Image processing workloads with AWS Lambda and Google Cloud Functions

MapReduce the MapReduce workload implements parallel execution of Map and Reduce primitives [17] using FaaS run-times. The workload receives the Wikipedia dataset in the programming language category, and it counts the number of occurrences of a programming language to infer the popularity. In the experiment, we prepared 1 GB of total input dataset that is partitioned into ten blocks that are stored in a shared cloud object storage service. Map tasks are invoked in parallel with the number of blocks. Each Map task fetches an input block from a storage and count the number of target programming language. The outputs from Map tasks are uploaded to a shared object storage, and a Reduce task aggregates Map outputs.

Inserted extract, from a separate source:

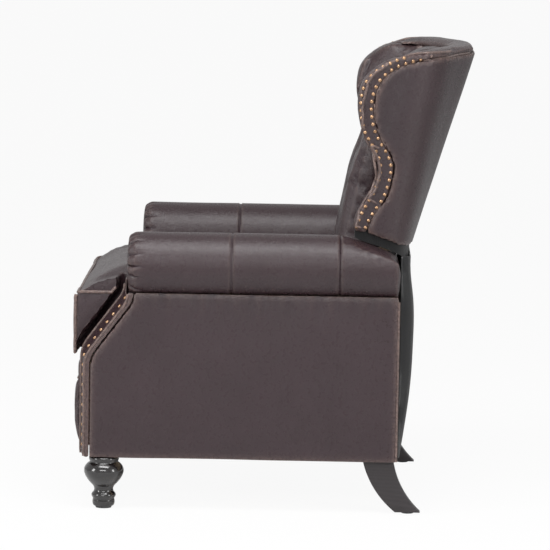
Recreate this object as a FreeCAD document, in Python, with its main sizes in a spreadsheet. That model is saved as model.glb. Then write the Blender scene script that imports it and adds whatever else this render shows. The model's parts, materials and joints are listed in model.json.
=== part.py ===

Figure 11 shows the MapReduce experiment result. The gray bars show the performance from AWS Lambda, and white bars shows results from Google Cloud Functions. In each bar, right upper diagonal parts express the compute time, and the plain parts represent network latency. The MapReduce task in the experiment does not involve a local disk IO operation. Similar to the image processing experiment result, larger memory size results in shorter execution time, as it has more CPU allocated. The IO ratio increases as more memory is allocated to function run-times because no limitation of IO resource results in better relative performance when the configured memory size is small.

Fig. 11
figure 11

MapReduce workloads with AWS Lambda and Google Cloud Functions

From the micro-benchmark experiment result that relies on data download, upload, file write, and read, we could observe that disk and IO performance improve proportionally with the configured memory size, though explicit IO resource limitation is not enforced. However, with experiments of realistic applications, we could uncover that the ratio of IO changes significantly with different configured memory size; the impact from IO device becomes noticeable as the configured memory and CPU allocation become large, and it eventually hinders performance improvement even with a larger memory and CPU allocation in FaaS. Because such behavior is not easily expectable from users’ perspective, public FaaS providers should provide a mechanism to let users control degree of IO resource allocation. The needs will become more significant as data-intensive applications are deployed using FaaS systems.

6 Conclusions

In this paper, we presented the results of our investigations into the performance of network and disk IO resources in data-intensive FaaS applications. First, we measured network performance by using the iperf3 micro-benchmark and accessing a file shared on a block storage service. We confirmed that the AWS Lambda service does not differentiate the network resource allocation in proportion to configured memory size, but we also found out that memory allocation strongly impacts network performance in an indirect manner, because the application involves large amounts of memory and CPU usage. If multiple functions run on the same host, network performance can degrade noticeably, and users can be charged in an unpredictable manner. For disk IO resources, we confirmed that the different memory size configuration results in proportional random and sequential read/write bandwidth. We envision the importance of network and disk IO resource performance isolation for realistic data-intensive FaaS applications (e.g., MapReduce and image processing). Not providing different level of IO resource limitation results in favorable IO performance with the lower memory size configuration. Thus, as larger memory size is allocated for a function run-time, the impact from IO device becomes more significant in a way that is not straightforward for end-users. To make the FaaS system widen application scenarios to data-heavy ones, the service level of IO resources should be more distinguishable as users set FaaS run-times with a different degree of expectations.